Beginning at the first line of the data, print each line exactly, stopping after the line that contains "belly = resample(crest, np.concatenate(rows))".
(begin)
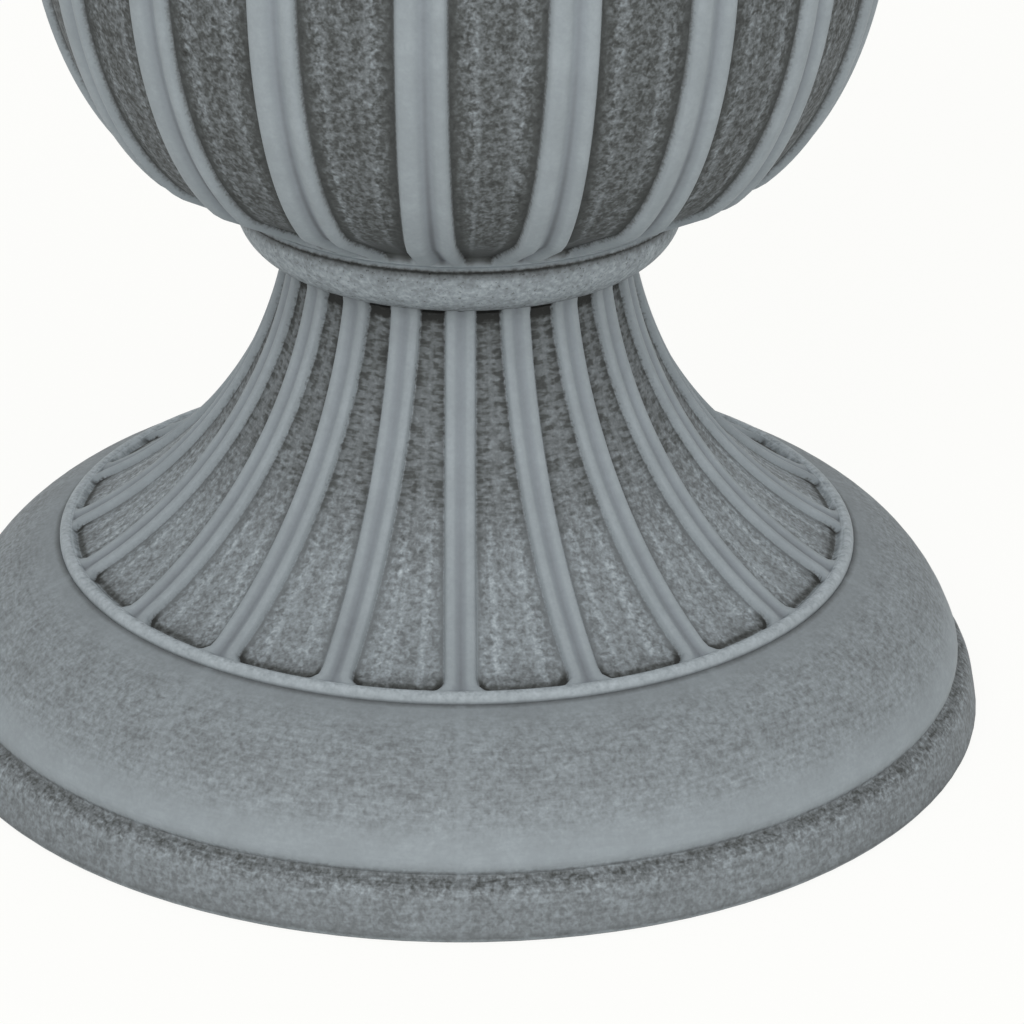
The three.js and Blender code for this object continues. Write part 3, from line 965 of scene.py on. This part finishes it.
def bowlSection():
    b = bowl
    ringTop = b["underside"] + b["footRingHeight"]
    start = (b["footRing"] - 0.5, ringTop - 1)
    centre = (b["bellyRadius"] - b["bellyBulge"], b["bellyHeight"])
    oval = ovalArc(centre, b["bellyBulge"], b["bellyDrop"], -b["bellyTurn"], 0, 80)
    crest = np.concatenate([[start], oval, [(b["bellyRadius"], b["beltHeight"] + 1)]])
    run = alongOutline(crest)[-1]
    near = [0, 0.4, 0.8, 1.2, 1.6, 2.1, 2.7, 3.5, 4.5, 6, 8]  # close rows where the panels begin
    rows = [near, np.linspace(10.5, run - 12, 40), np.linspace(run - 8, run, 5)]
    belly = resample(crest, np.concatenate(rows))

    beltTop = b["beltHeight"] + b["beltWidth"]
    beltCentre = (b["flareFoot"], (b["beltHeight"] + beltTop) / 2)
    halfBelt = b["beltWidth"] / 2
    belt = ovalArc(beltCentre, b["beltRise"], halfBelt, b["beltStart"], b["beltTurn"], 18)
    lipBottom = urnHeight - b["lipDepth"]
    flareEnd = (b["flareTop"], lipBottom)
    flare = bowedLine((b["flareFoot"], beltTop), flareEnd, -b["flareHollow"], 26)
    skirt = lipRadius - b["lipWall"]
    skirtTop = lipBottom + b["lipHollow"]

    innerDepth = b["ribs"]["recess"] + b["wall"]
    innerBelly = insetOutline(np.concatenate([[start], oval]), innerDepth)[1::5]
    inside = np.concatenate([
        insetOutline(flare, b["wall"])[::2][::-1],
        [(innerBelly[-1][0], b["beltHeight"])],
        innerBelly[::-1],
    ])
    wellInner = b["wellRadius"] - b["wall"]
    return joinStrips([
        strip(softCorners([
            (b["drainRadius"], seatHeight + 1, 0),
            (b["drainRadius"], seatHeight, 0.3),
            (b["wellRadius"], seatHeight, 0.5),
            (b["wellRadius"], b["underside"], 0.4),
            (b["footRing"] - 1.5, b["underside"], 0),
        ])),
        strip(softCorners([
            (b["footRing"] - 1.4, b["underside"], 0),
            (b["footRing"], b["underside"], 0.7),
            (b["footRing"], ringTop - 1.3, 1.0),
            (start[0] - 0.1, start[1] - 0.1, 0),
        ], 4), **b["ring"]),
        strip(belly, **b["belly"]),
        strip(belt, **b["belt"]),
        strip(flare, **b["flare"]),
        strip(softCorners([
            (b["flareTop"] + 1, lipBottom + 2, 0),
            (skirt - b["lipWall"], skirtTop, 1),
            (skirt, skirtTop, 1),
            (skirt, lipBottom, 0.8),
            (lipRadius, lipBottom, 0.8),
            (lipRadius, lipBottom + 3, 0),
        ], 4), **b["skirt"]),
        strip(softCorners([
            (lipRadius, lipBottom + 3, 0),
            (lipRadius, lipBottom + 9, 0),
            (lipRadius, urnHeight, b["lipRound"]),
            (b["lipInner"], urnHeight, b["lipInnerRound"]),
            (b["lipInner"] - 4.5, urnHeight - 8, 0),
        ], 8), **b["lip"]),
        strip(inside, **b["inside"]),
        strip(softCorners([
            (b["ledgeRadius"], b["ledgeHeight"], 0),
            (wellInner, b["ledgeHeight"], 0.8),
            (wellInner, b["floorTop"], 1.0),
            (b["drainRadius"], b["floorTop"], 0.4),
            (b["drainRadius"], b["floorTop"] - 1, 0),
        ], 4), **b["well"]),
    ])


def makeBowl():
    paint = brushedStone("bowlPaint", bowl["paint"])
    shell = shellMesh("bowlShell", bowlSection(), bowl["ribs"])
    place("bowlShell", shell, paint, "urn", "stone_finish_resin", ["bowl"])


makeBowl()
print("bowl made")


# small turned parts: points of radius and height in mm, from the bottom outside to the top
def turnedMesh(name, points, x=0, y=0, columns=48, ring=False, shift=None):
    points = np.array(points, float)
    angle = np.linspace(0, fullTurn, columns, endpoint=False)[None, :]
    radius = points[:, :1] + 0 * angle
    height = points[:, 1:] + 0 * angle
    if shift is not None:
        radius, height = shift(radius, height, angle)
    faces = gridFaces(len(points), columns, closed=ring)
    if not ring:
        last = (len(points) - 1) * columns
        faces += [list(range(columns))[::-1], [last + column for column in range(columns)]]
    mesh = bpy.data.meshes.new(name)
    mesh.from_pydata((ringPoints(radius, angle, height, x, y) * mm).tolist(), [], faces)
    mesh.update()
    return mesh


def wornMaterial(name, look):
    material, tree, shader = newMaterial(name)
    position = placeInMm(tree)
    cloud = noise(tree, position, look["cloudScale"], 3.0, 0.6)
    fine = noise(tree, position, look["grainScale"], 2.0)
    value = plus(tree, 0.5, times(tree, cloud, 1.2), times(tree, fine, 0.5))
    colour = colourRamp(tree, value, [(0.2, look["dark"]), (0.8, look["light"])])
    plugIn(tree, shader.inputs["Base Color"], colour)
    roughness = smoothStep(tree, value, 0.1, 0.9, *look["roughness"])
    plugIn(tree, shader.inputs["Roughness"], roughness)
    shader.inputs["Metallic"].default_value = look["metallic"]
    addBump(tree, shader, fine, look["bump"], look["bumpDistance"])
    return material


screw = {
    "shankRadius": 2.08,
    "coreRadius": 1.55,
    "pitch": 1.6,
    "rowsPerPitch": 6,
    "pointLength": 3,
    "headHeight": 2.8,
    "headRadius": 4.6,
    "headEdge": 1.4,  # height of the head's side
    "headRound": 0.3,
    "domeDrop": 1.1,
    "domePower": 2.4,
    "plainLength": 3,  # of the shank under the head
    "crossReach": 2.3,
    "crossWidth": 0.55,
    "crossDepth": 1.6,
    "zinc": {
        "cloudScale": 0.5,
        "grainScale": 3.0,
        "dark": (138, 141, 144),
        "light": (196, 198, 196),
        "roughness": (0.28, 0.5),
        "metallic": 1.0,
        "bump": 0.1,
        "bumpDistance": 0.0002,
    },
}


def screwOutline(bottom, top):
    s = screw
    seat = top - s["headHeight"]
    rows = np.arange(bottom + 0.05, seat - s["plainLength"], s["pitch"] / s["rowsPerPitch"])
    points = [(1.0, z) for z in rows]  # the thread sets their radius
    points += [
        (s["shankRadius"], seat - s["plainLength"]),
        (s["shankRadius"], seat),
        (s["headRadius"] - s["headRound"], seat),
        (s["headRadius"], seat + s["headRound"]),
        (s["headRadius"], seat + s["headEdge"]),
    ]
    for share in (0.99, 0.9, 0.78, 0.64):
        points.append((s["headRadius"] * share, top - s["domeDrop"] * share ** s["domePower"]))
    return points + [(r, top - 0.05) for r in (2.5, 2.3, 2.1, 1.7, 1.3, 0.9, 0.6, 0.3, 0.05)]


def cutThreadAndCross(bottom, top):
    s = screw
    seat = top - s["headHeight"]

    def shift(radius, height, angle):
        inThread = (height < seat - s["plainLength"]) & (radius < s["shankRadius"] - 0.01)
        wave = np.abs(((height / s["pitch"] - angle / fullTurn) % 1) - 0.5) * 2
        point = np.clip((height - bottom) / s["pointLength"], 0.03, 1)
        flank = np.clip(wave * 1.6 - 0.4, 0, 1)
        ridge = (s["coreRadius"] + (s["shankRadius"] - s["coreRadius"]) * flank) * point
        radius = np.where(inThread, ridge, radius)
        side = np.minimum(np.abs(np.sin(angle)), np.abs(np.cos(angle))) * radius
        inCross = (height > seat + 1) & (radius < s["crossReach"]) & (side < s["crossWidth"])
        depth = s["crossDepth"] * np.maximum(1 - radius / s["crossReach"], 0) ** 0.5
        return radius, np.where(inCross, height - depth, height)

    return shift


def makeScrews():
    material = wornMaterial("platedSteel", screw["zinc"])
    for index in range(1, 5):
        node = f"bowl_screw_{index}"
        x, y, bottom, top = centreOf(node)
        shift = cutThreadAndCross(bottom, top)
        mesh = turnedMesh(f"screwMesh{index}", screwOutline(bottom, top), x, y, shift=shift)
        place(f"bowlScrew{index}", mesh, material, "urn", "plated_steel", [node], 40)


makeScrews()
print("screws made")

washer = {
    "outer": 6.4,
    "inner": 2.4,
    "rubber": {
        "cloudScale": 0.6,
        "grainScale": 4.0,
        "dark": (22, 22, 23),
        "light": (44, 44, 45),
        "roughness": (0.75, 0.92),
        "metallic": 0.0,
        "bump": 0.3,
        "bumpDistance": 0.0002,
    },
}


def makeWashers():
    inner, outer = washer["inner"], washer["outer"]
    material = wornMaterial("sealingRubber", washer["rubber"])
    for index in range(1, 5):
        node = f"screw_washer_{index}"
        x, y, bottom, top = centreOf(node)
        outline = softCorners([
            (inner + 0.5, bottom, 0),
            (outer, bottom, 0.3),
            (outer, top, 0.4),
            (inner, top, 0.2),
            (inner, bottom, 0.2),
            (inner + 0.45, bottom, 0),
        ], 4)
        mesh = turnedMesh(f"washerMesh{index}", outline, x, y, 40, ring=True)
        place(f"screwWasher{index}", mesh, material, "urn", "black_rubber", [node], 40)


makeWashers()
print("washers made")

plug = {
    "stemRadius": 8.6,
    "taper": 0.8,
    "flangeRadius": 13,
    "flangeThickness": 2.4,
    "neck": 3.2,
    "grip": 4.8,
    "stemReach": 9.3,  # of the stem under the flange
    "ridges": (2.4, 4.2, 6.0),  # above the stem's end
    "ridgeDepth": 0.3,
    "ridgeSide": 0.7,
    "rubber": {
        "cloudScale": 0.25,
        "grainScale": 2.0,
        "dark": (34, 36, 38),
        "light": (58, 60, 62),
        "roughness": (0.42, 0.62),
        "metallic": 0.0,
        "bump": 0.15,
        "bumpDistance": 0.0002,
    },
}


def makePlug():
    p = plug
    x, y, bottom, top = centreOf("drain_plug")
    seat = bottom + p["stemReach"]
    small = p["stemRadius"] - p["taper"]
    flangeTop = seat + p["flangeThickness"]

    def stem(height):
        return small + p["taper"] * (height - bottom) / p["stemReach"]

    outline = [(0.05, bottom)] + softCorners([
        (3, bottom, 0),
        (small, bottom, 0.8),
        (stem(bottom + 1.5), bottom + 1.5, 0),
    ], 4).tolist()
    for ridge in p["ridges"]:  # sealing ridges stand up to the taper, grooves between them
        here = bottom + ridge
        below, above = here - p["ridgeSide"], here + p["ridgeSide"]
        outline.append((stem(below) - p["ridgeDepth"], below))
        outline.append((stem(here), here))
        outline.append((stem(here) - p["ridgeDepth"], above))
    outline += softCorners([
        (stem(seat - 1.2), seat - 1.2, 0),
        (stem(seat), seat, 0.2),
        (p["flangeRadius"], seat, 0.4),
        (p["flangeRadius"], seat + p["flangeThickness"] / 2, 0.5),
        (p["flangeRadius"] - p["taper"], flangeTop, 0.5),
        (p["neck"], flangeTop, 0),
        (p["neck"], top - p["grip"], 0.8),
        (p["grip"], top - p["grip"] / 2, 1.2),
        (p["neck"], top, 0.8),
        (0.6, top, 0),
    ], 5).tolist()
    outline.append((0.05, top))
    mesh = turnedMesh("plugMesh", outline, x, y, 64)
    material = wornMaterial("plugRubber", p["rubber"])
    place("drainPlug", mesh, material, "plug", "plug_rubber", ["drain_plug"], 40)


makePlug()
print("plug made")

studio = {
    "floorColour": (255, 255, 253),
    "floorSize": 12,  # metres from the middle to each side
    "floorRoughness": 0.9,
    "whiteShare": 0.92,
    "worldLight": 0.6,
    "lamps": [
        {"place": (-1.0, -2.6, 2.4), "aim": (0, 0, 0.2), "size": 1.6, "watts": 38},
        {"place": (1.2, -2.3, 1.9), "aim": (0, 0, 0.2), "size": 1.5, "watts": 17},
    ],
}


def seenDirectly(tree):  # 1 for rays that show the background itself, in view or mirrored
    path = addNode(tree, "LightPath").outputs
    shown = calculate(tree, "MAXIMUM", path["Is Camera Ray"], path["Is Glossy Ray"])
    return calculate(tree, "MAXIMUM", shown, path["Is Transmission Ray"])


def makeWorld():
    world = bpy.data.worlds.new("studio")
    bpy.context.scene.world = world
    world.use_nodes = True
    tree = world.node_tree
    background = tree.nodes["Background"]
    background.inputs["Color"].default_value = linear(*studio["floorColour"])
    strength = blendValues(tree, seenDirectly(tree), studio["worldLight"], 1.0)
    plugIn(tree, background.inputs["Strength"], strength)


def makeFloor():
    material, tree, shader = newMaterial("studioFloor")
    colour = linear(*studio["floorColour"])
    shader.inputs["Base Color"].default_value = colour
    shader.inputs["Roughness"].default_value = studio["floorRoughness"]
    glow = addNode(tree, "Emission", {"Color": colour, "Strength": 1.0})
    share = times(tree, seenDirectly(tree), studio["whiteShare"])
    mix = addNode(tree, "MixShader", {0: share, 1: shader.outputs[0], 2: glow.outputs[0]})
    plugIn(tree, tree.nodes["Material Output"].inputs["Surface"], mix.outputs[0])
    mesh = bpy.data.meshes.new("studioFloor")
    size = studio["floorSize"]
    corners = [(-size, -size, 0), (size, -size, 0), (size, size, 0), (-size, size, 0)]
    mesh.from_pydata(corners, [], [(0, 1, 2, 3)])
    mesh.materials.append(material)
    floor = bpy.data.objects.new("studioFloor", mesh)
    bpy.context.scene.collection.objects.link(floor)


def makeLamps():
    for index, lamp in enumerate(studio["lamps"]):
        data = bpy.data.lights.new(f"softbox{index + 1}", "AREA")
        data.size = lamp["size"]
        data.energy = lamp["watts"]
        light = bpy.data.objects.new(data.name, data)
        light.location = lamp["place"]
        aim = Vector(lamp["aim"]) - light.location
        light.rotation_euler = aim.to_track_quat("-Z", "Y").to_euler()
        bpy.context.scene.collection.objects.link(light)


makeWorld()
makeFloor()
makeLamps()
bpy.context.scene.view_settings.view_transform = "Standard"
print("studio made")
(end)
__Solution to this problem__.
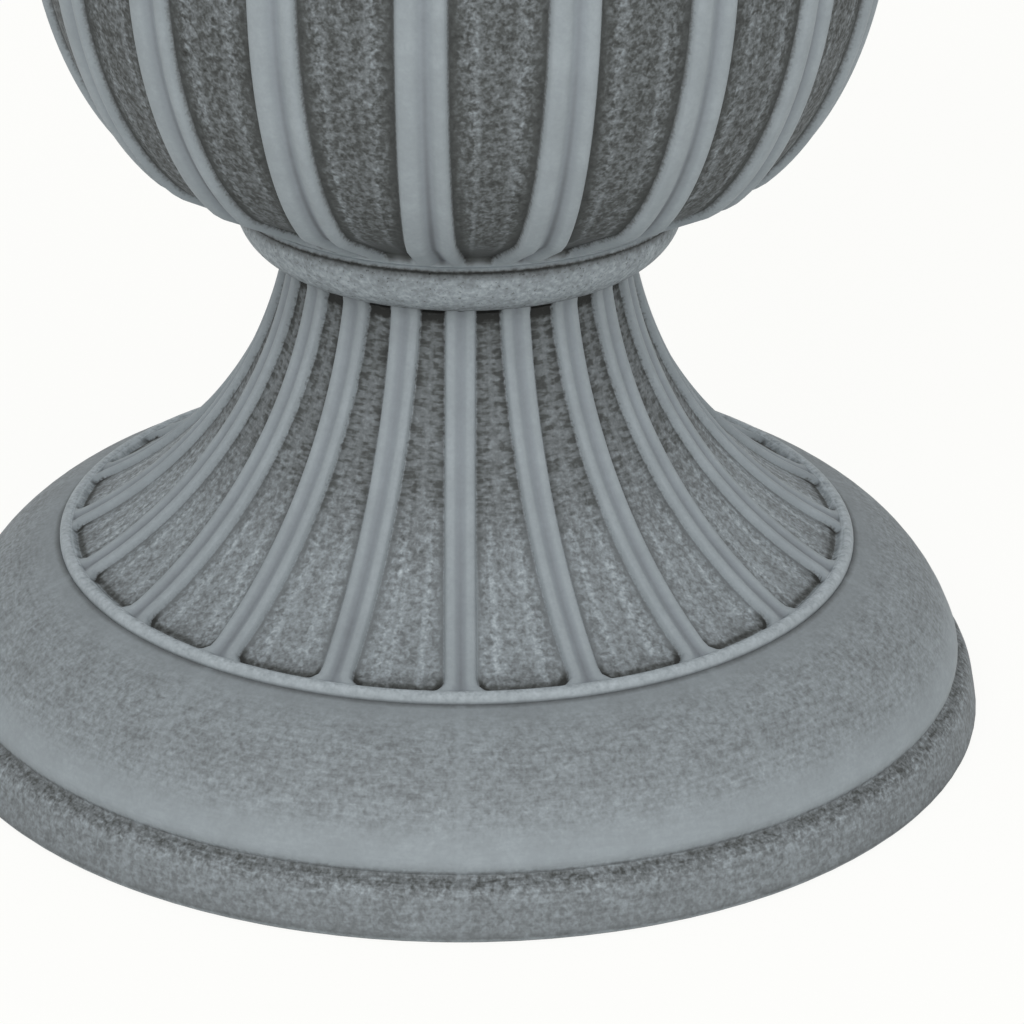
The three.js and Blender code for this object continues. Write part 3, from line 965 of scene.py on. This part finishes it.
def bowlSection():
    b = bowl
    ringTop = b["underside"] + b["footRingHeight"]
    start = (b["footRing"] - 0.5, ringTop - 1)
    centre = (b["bellyRadius"] - b["bellyBulge"], b["bellyHeight"])
    oval = ovalArc(centre, b["bellyBulge"], b["bellyDrop"], -b["bellyTurn"], 0, 80)
    crest = np.concatenate([[start], oval, [(b["bellyRadius"], b["beltHeight"] + 1)]])
    run = alongOutline(crest)[-1]
    near = [0, 0.4, 0.8, 1.2, 1.6, 2.1, 2.7, 3.5, 4.5, 6, 8]  # close rows where the panels begin
    rows = [near, np.linspace(10.5, run - 12, 40), np.linspace(run - 8, run, 5)]
    belly = resample(crest, np.concatenate(rows))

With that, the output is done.